In Prison: You spend the majority of your time in an 8x10 cell.
At Work: You spend most of your time in a 6x8 cubicle.
In Prison: You get three meals a day.
At Work: You only get a break for 1 meal and you have to pay
for it.
In Prison: A guard locks and unlocks all the doors for you.
At Work: You must carry around a security card and unlock and
open all the doors yourself.
In Prison: You can watch T.V. and play games.
At Work: You get fired for watching T.V. and playing games.
In Prison: You get your own toilet.
At Work: You have to share.
In Prison: They allow your family and friends to visit.
At work: You cannot even talk of your family and friends.

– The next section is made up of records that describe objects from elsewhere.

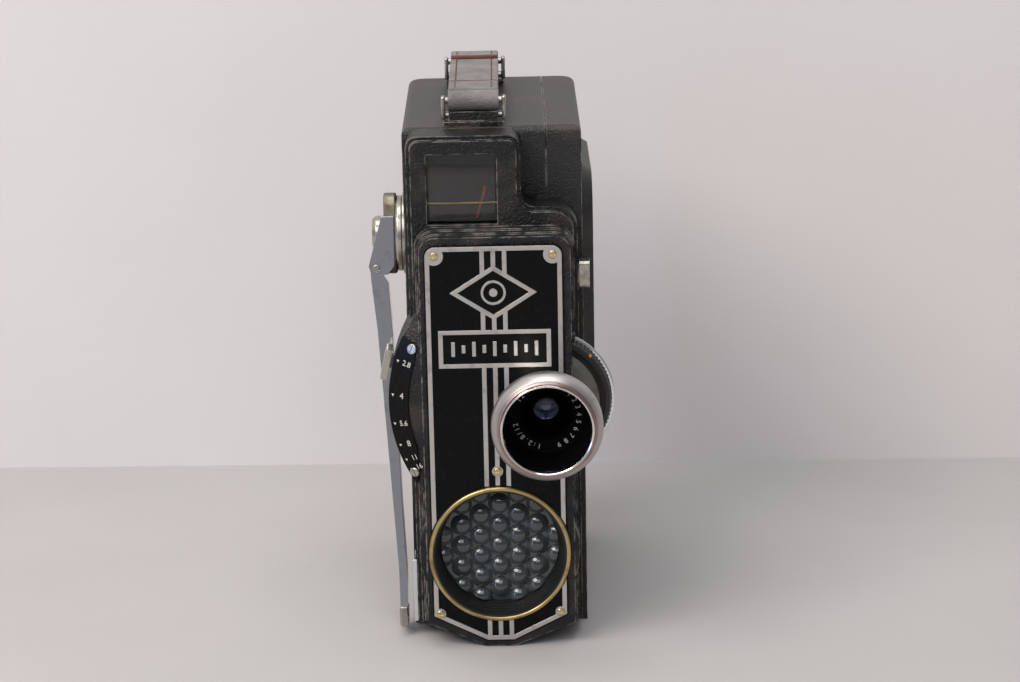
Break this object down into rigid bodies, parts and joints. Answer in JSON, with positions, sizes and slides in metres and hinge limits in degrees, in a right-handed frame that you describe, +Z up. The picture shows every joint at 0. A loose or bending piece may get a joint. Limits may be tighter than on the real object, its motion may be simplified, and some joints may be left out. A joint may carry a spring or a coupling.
{
  "type": "cine camera",
  "caption": "Upright hand-held clockwork cine camera with finder, light meter, side-mounted winding lever, hinged film door, iris scale and leather strap.",
  "frame": {"origin": "centre of the tripod bush at its mouth, on the base plane", "axes": "+Z up, -Y out of the lens, +X towards the film door"},
  "size_m": [0.0717, 0.1304, 0.1626],
  "materials": {
    "crackle_paint": "black crackle finish",
    "black_metal": "black lacquer",
    "brass": "aged",
    "worn_brass": "worn plating",
    "steel": "plain",
    "nickel": "dull nickel plate",
    "chrome": "polished",
    "satin_chrome": "satin",
    "plate_enamel": "black enamel with bright lines",
    "clear_glass": "clear",
    "selenium": "dark grey layer",
    "red_paint": "gloss",
    "leather": "worn, grey-black"
  },
  "bodies": {
    "camera": {"body_case": "crackle_paint", "front_casting": "crackle_paint", "tripod_bush": "brass", "hinge_leaf_case": "black_metal", "hinge_pin": "steel", "shoulder_screw": "black_metal", "nameplate": "plate_enamel", "nameplate_screws": "brass", "cell_ring": "brass", "cell_recess": "black_metal", "cell_glass": "clear_glass", "selenium_cell": "selenium", "meter_housing": "black_metal", "finder_tunnel": "black_metal", "finder_glasses": "clear_glass", "finder_eyepiece": "black_metal", "lens_barrel": "satin_chrome", "lens_hood": "black_metal", "lens_elements": "clear_glass", "iris_blades": "steel", "scale_plate": "plate_enamel", "scale_screws": "nickel", "crank_escutcheon": "nickel", "crank_rest": "chrome", "release_spring": "steel", "main_plate": "brass", "plate_pillars": "steel", "film_gate": "steel", "film_cassette": "black_metal", "strap_anchors": "crackle_paint", "strap_rings": "nickel", "handle_strap": "leather"},
    "door": {"door": "crackle_paint", "hinge_leaf_door": "black_metal"},
    "lock": {"door_lock": "nickel"},
    "crank": {"crank_hub": "nickel", "winding_gear": "brass", "crank_head": "worn_brass", "crank_cheeks": "chrome", "hub_screw": "nickel", "fold_pin": "nickel"},
    "lever_arm": {"crank_arm": "chrome", "crank_grip": "nickel"},
    "arbor": {"barrel_arbor": "steel"},
    "barrel": {"spring_barrel": "brass", "mainspring": "steel"},
    "first": {"first_wheel": "brass"},
    "crown": {"crown_wheel": "brass"},
    "governor": {"governor": "brass"},
    "takeup": {"takeup_spindle": "steel"},
    "shutter": {"shutter_shaft": "steel", "shutter_disc": "black_metal"},
    "aperture": {"aperture_lever": "steel", "aperture_tab": "nickel"},
    "wheel": {"setting_wheel": "black_metal", "wheel_rim": "chrome"},
    "release": {"release_button": "nickel"},
    "needle": {"meter_needle": "red_paint"},
    "pressure": {"pressure_plate": "steel"},
    "claw": {"pulldown_claw": "steel"}
  },
  "joints": [
    {"name": "door_hinge", "type": "hinge", "parent": "camera", "child": "door", "pos_m": [0.0158, 0.0458, 0.076], "axis": [0, 0, 1], "range_deg": [0, 105]},
    {"name": "lock_turn", "type": "hinge", "parent": "door", "child": "lock", "pos_m": [0.026, 0.03, 0.016], "axis": [1, 0, 0], "range_deg": [0, 90]},
    {"name": "winding_lever", "type": "hinge", "parent": "camera", "child": "crank", "pos_m": [-0.028, -0.018, 0.1173], "axis": [1, 0, 0], "range_deg": [0, 110]},
    {"name": "lever_fold", "type": "hinge", "parent": "crank", "child": "lever_arm", "pos_m": [-0.0349, -0.02017, 0.10733], "axis": [0, 0.977, -0.213], "range_deg": [0, 90]},
    {"name": "arbor_turn", "type": "hinge", "parent": "camera", "child": "arbor", "pos_m": [-0.021, 0.012, 0.10616], "axis": [1, 0, 0], "range_deg": [-66, 0]},
    {"name": "shutter_turn", "type": "hinge", "parent": "camera", "child": "shutter", "pos_m": [0.0008, -0.03, 0.075], "axis": [0, 1, 0], "continuous": true},
    {"name": "barrel_turn", "type": "hinge", "parent": "camera", "child": "barrel", "pos_m": [-0.012, 0.012, 0.10616], "axis": [1, 0, 0], "continuous": true},
    {"name": "first_wheel_turn", "type": "hinge", "parent": "camera", "child": "first", "pos_m": [-0.005, 0.012, 0.08016], "axis": [1, 0, 0], "continuous": true},
    {"name": "crown_turn", "type": "hinge", "parent": "camera", "child": "crown", "pos_m": [0, -0.01144, 0.075], "axis": [1, 0, 0], "continuous": true},
    {"name": "governor_turn", "type": "hinge", "parent": "camera", "child": "governor", "pos_m": [-0.01, 0.024, 0.05938], "axis": [1, 0, 0], "continuous": true},
    {"name": "takeup_turn", "type": "hinge", "parent": "camera", "child": "takeup", "pos_m": [0, -0.01431, 0.09659], "axis": [1, 0, 0], "continuous": true},
    {"name": "aperture_turn", "type": "hinge", "parent": "camera", "child": "aperture", "pos_m": [0.0142, -0.044, 0.075], "axis": [0, -1, 0], "range_deg": [0, 40]},
    {"name": "setting_wheel_turn", "type": "hinge", "parent": "camera", "child": "wheel", "pos_m": [0.0142, -0.052, 0.075], "axis": [0, -1, 0], "range_deg": [0, 90]},
    {"name": "release_slide", "type": "slide", "parent": "camera", "child": "release", "axis": [0, 0, -1], "range_m": [0, 0.004], "stiffness_N_per_m": 150, "springref_m": -0.001, "deforming": ["release_spring"]},
    {"name": "needle_turn", "type": "hinge", "parent": "camera", "child": "needle", "pos_m": [-0.0084, -0.0386, 0.1138], "axis": [0, 1, 0], "range_deg": [-30, 5], "stiffness_Nm_per_rad": 0.0005},
    {"name": "pressure_plate_slide", "type": "slide", "parent": "camera", "child": "pressure", "axis": [0, 1, 0], "range_m": [0, 0.0015], "stiffness_N_per_m": 200, "springref_m": -0.001},
    {"name": "claw_slide", "type": "slide", "parent": "camera", "child": "claw", "axis": [0, 0, -1], "range_m": [0, 0.0038]}
  ],
  "couplings": [
    {"joint": "arbor_turn", "follows": "winding_lever", "ratio": -0.6},
    {"joint": "crown_turn", "follows": "shutter_turn", "ratio": 0.45455},
    {"joint": "first_wheel_turn", "follows": "shutter_turn", "ratio": -0.090909},
    {"joint": "governor_turn", "follows": "shutter_turn", "ratio": 0.45455},
    {"joint": "barrel_turn", "follows": "shutter_turn", "ratio": 0.021645},
    {"joint": "takeup_turn", "follows": "shutter_turn", "ratio": -0.064935}
  ]
}
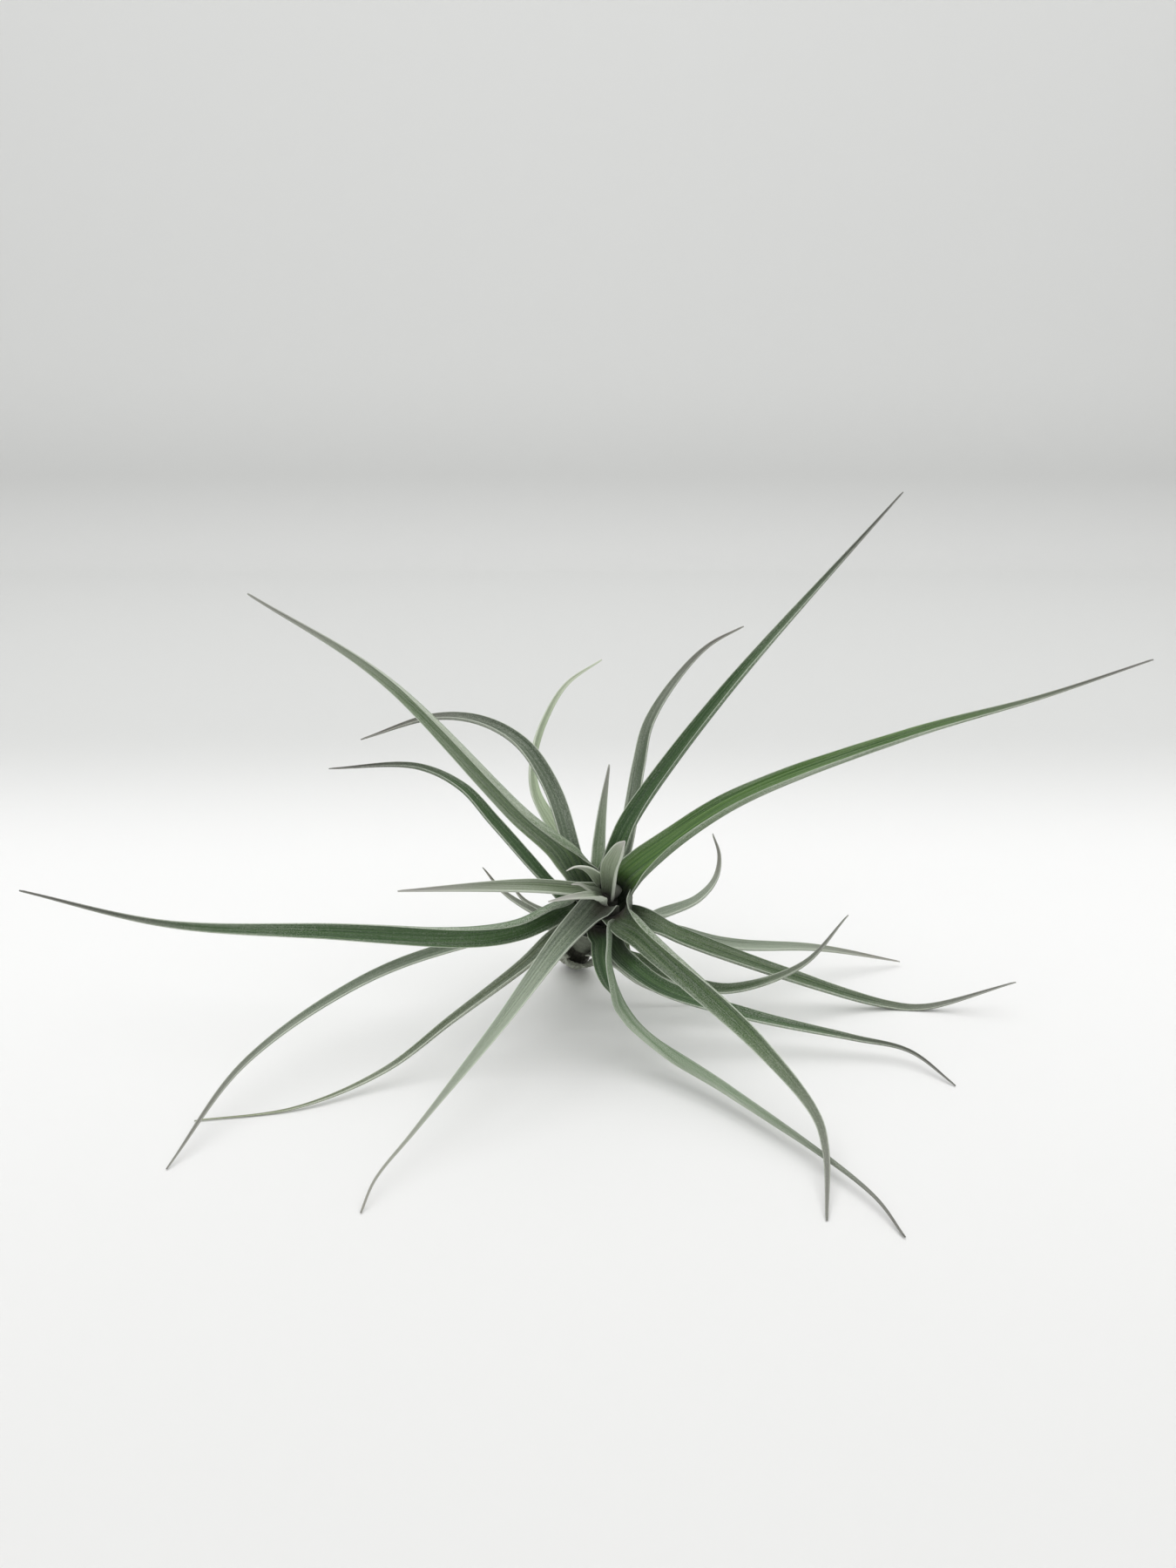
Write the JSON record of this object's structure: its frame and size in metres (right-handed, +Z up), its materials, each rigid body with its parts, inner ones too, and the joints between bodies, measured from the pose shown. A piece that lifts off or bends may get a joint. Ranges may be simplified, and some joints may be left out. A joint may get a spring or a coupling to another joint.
{
  "type": "air plant",
  "caption": "Rosette of slender, channelled, tapering leaves spreading from a short leaning stem; it rests on the stem's foot and the tips of its lower leaves.",
  "frame": {"origin": "the flat spot under the stem's foot, on the surface the plant rests on", "axes": "+X to the right along the longest spread of leaves, +Y away from the side the crown faces, +Z up"},
  "size_m": [0.2408, 0.1266, 0.1102],
  "materials": {
    "leaf_green": "matte green with silvery scales",
    "leaf_bright": "satin bright green",
    "leaf_dark": "matte dark green",
    "leaf_silver": "matte silvery grey-green",
    "leaf_pale": "matte pale yellow-green",
    "leaf_olive": "matte olive green",
    "leaf_young": "matte silver-grey",
    "leaf_old": "matte grey-brown",
    "stem": "matte brown, woody",
    "dry_sheath": "matte grey, papery"
  },
  "bodies": {
    "root": {"stem": "stem", "leaf_crown_small_hooked": "leaf_young", "leaf_crown_small_bud": "leaf_young", "leaf_crown_young_upright": "leaf_young", "leaf_crown_young_arched": "leaf_young", "leaf_left_young": "leaf_young", "leaf_lower_left_broad": "leaf_silver", "leaf_lower_right_broad": "leaf_green", "leaf_right_bright_long": "leaf_bright", "leaf_upper_left_broad": "leaf_green", "leaf_upper_right_long": "leaf_dark", "leaf_left_long": "leaf_dark", "leaf_lower_middle_table": "leaf_dark", "leaf_right_low_long": "leaf_green", "leaf_upper_left_arched": "leaf_silver", "leaf_lower_left_table": "leaf_olive", "leaf_right_low_pale": "leaf_silver", "leaf_left_narrow_high": "leaf_dark", "leaf_lower_right_table": "leaf_dark", "leaf_top_right_curved": "leaf_silver", "leaf_lower_left_back": "leaf_silver", "leaf_right_low_curled": "leaf_green", "leaf_top_short": "leaf_green", "leaf_top_pale_twisted": "leaf_pale", "leaf_back_right_curled": "leaf_silver", "leaf_underneath_old": "leaf_old", "leaf_back_left_old": "leaf_old", "leaf_back_left_small_old": "leaf_old", "dry_sheath_left": "dry_sheath", "dry_sheath_under": "dry_sheath", "dry_sheath_right": "dry_sheath"}
  },
  "joints": []
}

In Prison: All expenses are paid by taxpayers whether you work
or not.
At work: You get to pay all the expenses to go to work and then
deduct taxes from your salary to pay for prisoners.
In Prison: You spend most of your life looking through bars
from the inside wanting to get out.
At Work: You spend most of your time wanting to get out and
inside the bars.
In Prison: There are wardens who are often called sadistic.
At Work: They are called bosses.
The End
Attention Subscribers: If you have a joke suitable for possible
inclusion in an upcoming issue, please send it to:
Jokes
Please keep it clean and relevant to the "Chronicles" general
theme.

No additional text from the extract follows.